Dans l’Empire ottoman, par exemple, les conseillers français laïcs des sultans préconisèrent une réforme complète du système éducatif afin d’enlever la religion du programme des écoles et d’enseigner uniquement des sciences « profanes ».

Les écoles publiques commencèrent alors à enseigner un programme européen basé sur des livres européens, à la place des connaissances traditionnelles qui étaient enseignées depuis des centaines d’années.

Même si des madrassas islamiques continuent d’exister aujourd’hui, sans le soutien des gouvernements, elles ont perdu beaucoup de leur importance aux yeux du monde musulman moderne.

Aujourd’hui, dans beaucoup de pays musulmans (qui appartenaient à l’ancien Empire ottoman), le système éducatif fonctionne toujours selon le modèle européen. Par exemple, ce que vous êtes autorisé à étudier au niveau universitaire dépend de la note que vous aurez obtenus au Baccalauréat à la fin de vos années de lycée. Si vous obtenez les meilleures notes au Bac, vous pourrez étudier des sciences comme la médecine ou l’ingénierie. Ceux qui obtiennent les notes les plus basses ne sont autorisés à étudier que des sujets tels que… les sciences islamiques et l’éducation !

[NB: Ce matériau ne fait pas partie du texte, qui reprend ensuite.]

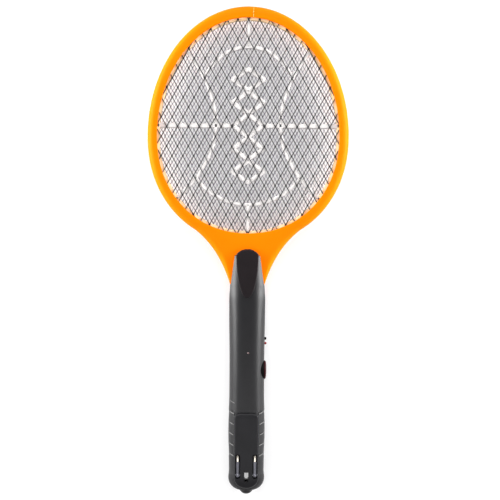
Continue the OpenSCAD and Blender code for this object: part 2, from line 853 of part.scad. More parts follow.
// One lead from the board through the tongue to each mesh's tab
module mesh_leads() color([0.8, 0.1, 0.1])
    for (i = [-1:1]) {
        x = tab_x * i;
        rest = lead_r + running_gap;
        end_z = i < 0 ? guard_z - rest : i > 0 ? 2 * mid_z - guard_z + rest : mid_z + live_t / 2 + rest;
        lead([[x, -65, 12.4], [x * 0.9, -63, 14.5], [x * 0.8, -60, 17], [x * 0.8, -36, 17], [x, -20, mid_z],
              [x, -5, (mid_z + end_z) / 2], [x, 4, end_z], [x, 9, end_z]], lead_r);
    }

head_frame_front();
head_frame_back();
front_spacer();
back_spacer();
front_mesh();
centre_mesh();
back_mesh();
head_screws();
handle_front_shell();
handle_back_shell();
neck_cover();
plug_plate();
handle_screws();
push_button();
button_cap();
button_spring();
trigger_switch();
trigger_plunger();
slide_switch_body();
slide_switch_knob();
side_lamp();
front_lamp();
nose_lamp();
left_pin();
right_pin();
left_pin_sleeve();
right_pin_sleeve();
pin_axles();
pin_contacts();
circuit_board();
transformer_core();
transformer_winding();
storage_capacitor();
dropper_capacitor();
resistors();
diodes();
transistor();
board_screws();
battery();
battery_leads();
mains_leads();
mesh_leads();
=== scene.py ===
import json
import logging
import math
from dataclasses import dataclass, field
from enum import Enum

import bpy
import numpy as np
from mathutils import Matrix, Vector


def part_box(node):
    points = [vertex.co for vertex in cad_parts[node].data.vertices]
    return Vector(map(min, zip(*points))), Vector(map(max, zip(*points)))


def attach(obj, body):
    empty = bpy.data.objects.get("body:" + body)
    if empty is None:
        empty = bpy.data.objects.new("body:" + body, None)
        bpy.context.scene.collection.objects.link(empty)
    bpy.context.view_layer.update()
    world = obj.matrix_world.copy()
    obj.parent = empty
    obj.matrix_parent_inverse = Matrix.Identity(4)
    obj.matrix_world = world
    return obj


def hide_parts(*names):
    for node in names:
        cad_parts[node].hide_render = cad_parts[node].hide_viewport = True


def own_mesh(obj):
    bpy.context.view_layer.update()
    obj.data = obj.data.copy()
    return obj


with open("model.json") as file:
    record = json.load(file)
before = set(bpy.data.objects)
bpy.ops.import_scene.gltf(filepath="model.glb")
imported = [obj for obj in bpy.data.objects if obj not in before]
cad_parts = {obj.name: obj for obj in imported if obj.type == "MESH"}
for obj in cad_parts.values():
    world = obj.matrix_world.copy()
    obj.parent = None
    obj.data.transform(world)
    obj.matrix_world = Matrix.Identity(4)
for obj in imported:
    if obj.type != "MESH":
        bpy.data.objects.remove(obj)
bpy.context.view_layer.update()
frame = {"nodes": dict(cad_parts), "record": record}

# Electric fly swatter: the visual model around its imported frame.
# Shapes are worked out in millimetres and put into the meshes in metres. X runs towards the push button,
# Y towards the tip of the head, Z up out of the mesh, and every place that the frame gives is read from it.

MM = 0.001
LOG = logging.getLogger("swatter")
Array = np.ndarray
Size = tuple[float, float]
Place = tuple[float, float, float]
CREASE = 38.0  # edges sharper than this many degrees stay sharp
HAIR = 0.05  # a small distance that keeps faces or points apart
POLE = 0.02  # radians left open at a pole, which a fan closes
DOME_SHARE = 0.985  # how much of a quarter turn a dome's rings take up before a fan closes it
BEVEL_STEP = 0.3  # where a two-step bevel has its middle corner, as a share of the bevel


# --- closed surfaces ----------------------------------------------------------------------------


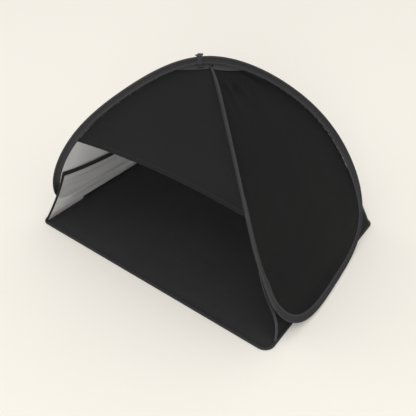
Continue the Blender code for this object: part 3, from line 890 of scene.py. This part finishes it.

Malgré les nouveaux systèmes mis en place dans une grande partie du monde musulman, l’éducation traditionnelle survit encore. Des universités comme al-Azhar, al-Karaouine et Darul ‘Uloom Deoband en Inde, continuent d’offrir des programmes traditionnels mais qui rassemblent des sciences islamiques et laïques. Néanmoins, cette tradition intellectuelle est enracinée dans les grandes institutions du passé, qui produisirent certains des plus grands historiens de l’Islam et continuent à propager le message et la connaissance de l’Islam à destination des masses populaires.